でもRookieは保護犬達のように愛情に飢えていないし、私がどんなに叱っても「マミは自分のことを愛していてひどいことをしない=怖くない」と余裕をかましているんじゃないかと思います。

そして保護犬達。
確かに私と一緒だと良い子になりましたが、新しいボランティアの子が散歩させると吠えるし引っ張るし暴れます。
ここで「ハンドラーのやりかたが悪い」と言うのは簡単ですが、でもそれじゃダメなんじゃないかと最近思うのです。
普通の犬の飼い主さんはプロではないし、経験を積んでいるわけでもない人がほとんどなわけで、誰でもハンドルできる犬にならないと、アダプトのチャンスはどんどん狭まるのではないかと。
でも生まれつきドミナントな犬、支配的な犬、異常に臆病だったりセンシティブな犬を、誰にでもハンドルできる犬にトレーニングすることはできるのか?と考えるととても難しそうです。


取り組みのひとつの方法として今Rookieのトレーナーさんとレスキュー団体が協力して、アダプト後すぐにグループトレーニングを受ける動きが広がっています。
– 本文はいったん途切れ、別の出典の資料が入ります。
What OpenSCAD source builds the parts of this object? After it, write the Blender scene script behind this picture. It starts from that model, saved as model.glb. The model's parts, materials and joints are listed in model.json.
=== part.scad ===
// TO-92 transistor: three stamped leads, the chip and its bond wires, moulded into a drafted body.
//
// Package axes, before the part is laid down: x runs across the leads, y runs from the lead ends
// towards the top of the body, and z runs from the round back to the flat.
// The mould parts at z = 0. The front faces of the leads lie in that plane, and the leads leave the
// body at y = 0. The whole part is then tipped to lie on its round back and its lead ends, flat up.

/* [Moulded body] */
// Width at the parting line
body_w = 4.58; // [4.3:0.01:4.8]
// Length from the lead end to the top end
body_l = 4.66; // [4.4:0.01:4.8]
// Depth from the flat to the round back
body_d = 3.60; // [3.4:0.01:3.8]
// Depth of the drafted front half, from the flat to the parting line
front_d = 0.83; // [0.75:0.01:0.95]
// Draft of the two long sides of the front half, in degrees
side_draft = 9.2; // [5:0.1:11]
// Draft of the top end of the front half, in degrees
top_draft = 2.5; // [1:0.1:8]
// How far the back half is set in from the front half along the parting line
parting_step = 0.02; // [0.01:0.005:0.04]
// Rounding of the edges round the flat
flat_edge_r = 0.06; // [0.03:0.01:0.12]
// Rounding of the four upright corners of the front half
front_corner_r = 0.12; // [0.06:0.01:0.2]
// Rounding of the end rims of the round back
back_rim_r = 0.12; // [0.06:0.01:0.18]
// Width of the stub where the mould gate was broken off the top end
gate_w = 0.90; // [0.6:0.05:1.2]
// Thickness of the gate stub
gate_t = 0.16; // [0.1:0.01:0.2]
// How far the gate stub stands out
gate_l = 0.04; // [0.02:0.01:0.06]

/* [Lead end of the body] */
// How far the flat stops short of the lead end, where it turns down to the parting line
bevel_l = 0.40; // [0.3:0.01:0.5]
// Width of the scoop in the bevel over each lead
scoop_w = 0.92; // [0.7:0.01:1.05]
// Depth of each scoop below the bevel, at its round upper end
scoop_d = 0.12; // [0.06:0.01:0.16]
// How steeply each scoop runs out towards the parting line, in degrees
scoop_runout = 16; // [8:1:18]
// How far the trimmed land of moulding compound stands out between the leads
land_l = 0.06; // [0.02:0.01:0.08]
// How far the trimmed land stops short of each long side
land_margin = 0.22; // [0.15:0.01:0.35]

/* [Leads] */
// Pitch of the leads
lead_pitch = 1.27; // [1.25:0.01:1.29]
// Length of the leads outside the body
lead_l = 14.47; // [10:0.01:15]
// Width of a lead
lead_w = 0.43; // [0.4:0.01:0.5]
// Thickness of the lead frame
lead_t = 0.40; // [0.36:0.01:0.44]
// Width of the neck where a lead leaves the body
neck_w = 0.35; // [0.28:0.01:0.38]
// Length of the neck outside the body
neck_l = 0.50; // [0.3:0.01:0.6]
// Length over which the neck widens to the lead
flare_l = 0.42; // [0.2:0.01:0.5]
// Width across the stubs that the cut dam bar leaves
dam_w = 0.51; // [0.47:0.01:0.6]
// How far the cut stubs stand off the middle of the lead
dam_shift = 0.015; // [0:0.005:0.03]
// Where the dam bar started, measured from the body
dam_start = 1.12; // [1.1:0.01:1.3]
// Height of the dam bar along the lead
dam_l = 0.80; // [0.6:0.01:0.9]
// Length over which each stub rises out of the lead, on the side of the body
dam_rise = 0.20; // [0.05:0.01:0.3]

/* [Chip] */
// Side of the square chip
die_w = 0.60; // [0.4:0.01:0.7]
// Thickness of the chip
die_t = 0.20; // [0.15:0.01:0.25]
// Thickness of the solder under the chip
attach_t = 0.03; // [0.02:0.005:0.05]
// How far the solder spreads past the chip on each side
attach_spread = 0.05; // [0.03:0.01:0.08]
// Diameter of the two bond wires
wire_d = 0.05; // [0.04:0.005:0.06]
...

クラスの費用は里親さんとレスキュー団体で折半(?)しているようです。
最初に正しい犬との付き合い方を学べばかなり違うと思いますし、何より問題行動に困った時に親身になって相談でき、的確なアドバイスをしてくれる頼れる人がいるというだけでも里親さんには心強いと思います。
そしてトレーナーさんと保護犬達を結びつけたのは私!と言いたい所ですがそうじゃなくて、Rookieの功績が大きいです。

犬のトレーニングに関して私はこれからも迷走しそうです。
ひとつのメソッドにこだわらず、可能性のある方法のなかで、いちばん自分と犬に適した方法を見つけていきたいです。
近くに犬がいてもRookieが恐怖やパニックにとらわれることなく、リラックスして散歩を楽しめるようになるまで。
そして今までRookieと一緒に経験してきた苦労や悩みや訓練とこれからの経験の全てが、今後日本で保護活動する時に必ずプラスになるんじゃないかと思っています。